From the entries that follow, reproduce exactly and only the lines from the line with "Continue the OpenSCAD" to the line with "of the sealed", endpoints included.

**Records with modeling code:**
Start

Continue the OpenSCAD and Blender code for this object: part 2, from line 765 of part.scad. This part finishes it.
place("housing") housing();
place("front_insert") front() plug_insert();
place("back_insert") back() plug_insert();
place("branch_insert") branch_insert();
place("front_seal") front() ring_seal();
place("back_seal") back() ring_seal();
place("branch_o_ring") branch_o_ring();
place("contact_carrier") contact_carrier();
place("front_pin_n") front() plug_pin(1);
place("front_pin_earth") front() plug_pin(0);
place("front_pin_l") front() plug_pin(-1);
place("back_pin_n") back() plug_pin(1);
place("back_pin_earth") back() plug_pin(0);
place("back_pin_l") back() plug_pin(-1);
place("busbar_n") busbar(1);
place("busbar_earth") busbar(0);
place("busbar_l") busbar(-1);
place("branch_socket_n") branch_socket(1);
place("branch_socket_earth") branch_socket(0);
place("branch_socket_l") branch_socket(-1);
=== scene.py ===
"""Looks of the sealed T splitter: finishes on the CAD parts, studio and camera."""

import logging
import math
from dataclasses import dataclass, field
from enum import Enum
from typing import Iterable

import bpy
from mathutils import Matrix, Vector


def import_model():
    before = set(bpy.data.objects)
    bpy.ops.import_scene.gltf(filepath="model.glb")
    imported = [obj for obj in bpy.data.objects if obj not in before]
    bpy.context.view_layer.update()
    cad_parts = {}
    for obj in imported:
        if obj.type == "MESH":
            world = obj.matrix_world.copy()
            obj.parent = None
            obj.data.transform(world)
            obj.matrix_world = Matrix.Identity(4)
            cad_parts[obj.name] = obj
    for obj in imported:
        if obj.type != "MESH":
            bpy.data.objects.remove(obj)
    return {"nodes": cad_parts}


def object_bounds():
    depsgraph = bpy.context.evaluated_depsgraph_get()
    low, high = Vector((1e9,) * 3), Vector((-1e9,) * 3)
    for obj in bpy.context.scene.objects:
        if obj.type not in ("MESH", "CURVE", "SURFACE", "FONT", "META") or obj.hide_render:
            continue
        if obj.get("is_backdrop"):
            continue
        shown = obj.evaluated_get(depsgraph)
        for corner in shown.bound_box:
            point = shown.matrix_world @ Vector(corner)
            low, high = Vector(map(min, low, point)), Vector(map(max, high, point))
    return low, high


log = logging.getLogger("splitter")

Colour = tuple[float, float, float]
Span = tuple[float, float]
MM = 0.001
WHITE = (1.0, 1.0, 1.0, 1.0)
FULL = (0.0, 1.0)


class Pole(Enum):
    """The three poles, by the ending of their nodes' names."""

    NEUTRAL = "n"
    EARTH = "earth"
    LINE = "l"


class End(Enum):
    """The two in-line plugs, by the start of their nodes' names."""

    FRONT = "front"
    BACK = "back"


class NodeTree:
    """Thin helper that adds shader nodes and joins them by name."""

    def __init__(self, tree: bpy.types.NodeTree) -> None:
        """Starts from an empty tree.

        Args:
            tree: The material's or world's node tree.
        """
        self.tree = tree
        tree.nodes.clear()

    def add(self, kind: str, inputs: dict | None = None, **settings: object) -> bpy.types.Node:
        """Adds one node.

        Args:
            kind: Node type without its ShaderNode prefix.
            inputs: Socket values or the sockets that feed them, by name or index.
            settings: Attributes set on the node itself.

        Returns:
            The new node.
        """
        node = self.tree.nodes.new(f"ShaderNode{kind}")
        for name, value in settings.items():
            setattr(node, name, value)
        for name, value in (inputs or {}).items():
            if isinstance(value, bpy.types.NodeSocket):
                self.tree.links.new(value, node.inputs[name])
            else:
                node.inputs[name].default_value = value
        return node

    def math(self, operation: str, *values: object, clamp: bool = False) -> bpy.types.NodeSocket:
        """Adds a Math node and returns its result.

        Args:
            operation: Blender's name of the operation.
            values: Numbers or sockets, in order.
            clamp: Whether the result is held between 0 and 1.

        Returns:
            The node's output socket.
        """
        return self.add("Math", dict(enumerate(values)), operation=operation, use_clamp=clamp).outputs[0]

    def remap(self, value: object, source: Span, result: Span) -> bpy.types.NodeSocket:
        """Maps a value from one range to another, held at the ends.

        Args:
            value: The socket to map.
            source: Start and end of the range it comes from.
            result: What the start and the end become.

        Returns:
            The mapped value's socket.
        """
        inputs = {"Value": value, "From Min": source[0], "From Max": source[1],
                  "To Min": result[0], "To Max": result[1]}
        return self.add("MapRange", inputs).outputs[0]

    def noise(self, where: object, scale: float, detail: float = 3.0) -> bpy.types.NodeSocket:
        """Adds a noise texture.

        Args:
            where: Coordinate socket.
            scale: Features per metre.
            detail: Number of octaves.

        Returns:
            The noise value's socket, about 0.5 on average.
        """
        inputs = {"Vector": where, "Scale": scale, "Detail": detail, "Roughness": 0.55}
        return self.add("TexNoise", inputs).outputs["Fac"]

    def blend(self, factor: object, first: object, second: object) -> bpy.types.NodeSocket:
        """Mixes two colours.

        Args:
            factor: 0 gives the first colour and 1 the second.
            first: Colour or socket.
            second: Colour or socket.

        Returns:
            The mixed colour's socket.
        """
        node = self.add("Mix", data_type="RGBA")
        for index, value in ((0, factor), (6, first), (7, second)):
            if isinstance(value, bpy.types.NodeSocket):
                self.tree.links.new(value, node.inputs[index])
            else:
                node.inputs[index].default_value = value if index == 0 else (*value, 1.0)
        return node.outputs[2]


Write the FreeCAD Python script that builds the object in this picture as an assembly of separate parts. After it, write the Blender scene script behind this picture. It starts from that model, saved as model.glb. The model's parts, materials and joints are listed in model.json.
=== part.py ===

End
Start

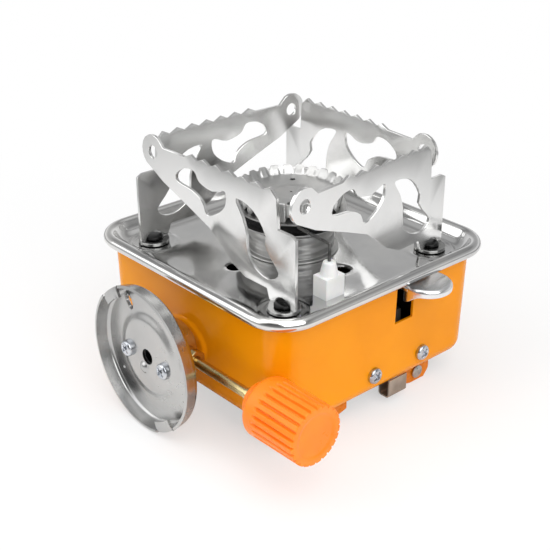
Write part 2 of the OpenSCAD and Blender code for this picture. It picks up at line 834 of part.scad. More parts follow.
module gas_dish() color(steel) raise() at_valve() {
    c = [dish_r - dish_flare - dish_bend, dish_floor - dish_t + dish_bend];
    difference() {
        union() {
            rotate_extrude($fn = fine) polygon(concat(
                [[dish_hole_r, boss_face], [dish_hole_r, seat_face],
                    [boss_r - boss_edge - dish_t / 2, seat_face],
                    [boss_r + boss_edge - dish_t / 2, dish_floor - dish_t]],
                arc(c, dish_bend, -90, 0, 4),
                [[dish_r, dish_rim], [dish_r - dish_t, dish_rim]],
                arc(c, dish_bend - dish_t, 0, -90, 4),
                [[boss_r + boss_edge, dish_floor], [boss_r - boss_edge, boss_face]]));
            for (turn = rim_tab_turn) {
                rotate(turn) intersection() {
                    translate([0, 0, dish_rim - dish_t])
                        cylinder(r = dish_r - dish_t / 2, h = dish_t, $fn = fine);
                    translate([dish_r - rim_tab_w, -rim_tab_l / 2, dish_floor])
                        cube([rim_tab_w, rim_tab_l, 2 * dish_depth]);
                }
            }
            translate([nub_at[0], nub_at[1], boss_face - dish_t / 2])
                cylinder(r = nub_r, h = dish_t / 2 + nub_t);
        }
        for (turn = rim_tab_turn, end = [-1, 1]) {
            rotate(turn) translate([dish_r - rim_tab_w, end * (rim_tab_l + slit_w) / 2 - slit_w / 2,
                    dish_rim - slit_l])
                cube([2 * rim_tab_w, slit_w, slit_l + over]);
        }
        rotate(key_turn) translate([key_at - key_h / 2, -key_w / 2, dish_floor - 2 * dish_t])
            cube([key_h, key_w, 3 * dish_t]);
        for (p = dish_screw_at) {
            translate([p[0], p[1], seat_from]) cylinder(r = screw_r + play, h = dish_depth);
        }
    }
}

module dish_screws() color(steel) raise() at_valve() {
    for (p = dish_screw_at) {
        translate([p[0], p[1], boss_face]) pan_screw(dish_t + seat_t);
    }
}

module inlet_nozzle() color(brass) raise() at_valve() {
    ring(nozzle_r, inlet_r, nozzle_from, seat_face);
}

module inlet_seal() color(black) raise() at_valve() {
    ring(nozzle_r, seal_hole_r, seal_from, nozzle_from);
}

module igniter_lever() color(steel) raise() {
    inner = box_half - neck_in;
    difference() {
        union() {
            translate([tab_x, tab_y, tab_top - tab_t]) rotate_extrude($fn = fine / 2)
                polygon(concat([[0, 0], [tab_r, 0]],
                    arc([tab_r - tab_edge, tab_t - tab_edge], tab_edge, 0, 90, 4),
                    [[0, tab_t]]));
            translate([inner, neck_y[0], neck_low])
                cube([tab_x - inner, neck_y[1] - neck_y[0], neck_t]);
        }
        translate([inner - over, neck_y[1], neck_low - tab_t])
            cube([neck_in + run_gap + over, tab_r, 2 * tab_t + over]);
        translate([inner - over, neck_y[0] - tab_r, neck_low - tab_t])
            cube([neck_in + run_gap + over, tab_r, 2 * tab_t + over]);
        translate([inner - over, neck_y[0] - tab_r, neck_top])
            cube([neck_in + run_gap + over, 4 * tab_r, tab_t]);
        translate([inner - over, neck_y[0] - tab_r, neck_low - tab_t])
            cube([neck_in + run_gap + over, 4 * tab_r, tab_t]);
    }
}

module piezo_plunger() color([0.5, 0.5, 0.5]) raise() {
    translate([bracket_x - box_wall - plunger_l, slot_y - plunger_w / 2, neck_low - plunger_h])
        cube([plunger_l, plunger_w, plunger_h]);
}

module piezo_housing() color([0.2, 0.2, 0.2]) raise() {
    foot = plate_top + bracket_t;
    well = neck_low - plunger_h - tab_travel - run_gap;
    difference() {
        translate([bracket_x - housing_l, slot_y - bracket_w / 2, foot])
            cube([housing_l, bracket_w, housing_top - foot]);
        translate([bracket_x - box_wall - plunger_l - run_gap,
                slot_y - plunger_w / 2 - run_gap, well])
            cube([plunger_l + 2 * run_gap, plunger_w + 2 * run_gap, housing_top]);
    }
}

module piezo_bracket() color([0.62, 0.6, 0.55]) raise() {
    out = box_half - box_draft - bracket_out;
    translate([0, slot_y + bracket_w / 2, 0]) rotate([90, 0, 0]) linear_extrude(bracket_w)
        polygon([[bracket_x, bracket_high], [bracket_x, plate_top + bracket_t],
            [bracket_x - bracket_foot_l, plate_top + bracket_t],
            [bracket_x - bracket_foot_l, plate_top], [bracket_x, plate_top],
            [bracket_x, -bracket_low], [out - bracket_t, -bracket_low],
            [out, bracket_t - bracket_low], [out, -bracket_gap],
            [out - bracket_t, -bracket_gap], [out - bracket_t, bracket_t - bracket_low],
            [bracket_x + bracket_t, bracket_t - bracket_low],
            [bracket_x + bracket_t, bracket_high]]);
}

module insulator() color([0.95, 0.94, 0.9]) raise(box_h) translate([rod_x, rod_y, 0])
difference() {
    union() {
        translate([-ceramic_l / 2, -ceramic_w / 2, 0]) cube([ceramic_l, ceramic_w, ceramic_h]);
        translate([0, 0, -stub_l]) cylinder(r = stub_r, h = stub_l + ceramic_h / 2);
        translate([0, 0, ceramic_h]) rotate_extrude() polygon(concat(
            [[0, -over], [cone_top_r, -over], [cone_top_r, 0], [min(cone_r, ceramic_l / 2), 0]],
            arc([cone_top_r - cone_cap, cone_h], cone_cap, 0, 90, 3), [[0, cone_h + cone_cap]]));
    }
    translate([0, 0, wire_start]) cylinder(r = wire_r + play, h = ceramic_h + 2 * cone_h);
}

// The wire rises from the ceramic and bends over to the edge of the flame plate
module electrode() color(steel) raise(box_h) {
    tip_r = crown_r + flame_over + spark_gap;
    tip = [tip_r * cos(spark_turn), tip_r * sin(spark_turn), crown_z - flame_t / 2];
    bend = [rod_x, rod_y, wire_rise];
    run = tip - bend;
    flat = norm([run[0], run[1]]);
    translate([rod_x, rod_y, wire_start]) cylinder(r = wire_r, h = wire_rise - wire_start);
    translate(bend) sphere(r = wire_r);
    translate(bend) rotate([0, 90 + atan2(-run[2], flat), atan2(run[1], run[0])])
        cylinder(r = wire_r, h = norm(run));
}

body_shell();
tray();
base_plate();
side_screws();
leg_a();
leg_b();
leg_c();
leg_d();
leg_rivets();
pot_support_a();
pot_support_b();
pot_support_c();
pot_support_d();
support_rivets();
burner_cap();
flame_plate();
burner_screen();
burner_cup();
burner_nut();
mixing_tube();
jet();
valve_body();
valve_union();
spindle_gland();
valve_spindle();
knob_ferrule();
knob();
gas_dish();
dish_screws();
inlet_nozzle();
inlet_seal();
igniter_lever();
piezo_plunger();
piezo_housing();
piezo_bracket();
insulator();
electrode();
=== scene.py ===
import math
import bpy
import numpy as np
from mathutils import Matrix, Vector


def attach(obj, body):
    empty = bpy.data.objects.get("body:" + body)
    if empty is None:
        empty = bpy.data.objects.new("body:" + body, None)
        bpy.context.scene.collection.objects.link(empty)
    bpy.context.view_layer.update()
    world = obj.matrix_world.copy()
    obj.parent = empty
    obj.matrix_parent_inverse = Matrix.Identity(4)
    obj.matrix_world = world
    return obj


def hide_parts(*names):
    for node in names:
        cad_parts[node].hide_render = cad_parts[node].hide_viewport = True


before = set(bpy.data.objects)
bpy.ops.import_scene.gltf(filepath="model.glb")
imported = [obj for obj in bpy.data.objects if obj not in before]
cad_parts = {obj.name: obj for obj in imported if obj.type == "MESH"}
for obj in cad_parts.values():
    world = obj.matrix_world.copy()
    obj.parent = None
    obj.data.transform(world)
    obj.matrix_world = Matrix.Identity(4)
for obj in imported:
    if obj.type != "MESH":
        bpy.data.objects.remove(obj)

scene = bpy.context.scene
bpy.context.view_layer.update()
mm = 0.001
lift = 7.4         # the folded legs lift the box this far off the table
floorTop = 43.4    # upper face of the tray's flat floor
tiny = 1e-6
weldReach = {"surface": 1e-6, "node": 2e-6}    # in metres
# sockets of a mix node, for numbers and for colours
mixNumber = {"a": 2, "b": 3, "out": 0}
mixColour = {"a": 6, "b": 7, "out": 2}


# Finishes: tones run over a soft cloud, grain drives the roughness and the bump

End

**Complete response:**
Continue the OpenSCAD and Blender code for this object: part 2, from line 765 of part.scad. This part finishes it.
place("housing") housing();
place("front_insert") front() plug_insert();
place("back_insert") back() plug_insert();
place("branch_insert") branch_insert();
place("front_seal") front() ring_seal();
place("back_seal") back() ring_seal();
place("branch_o_ring") branch_o_ring();
place("contact_carrier") contact_carrier();
place("front_pin_n") front() plug_pin(1);
place("front_pin_earth") front() plug_pin(0);
place("front_pin_l") front() plug_pin(-1);
place("back_pin_n") back() plug_pin(1);
place("back_pin_earth") back() plug_pin(0);
place("back_pin_l") back() plug_pin(-1);
place("busbar_n") busbar(1);
place("busbar_earth") busbar(0);
place("busbar_l") busbar(-1);
place("branch_socket_n") branch_socket(1);
place("branch_socket_earth") branch_socket(0);
place("branch_socket_l") branch_socket(-1);
=== scene.py ===
"""Looks of the sealed T splitter: finishes on the CAD parts, studio and camera."""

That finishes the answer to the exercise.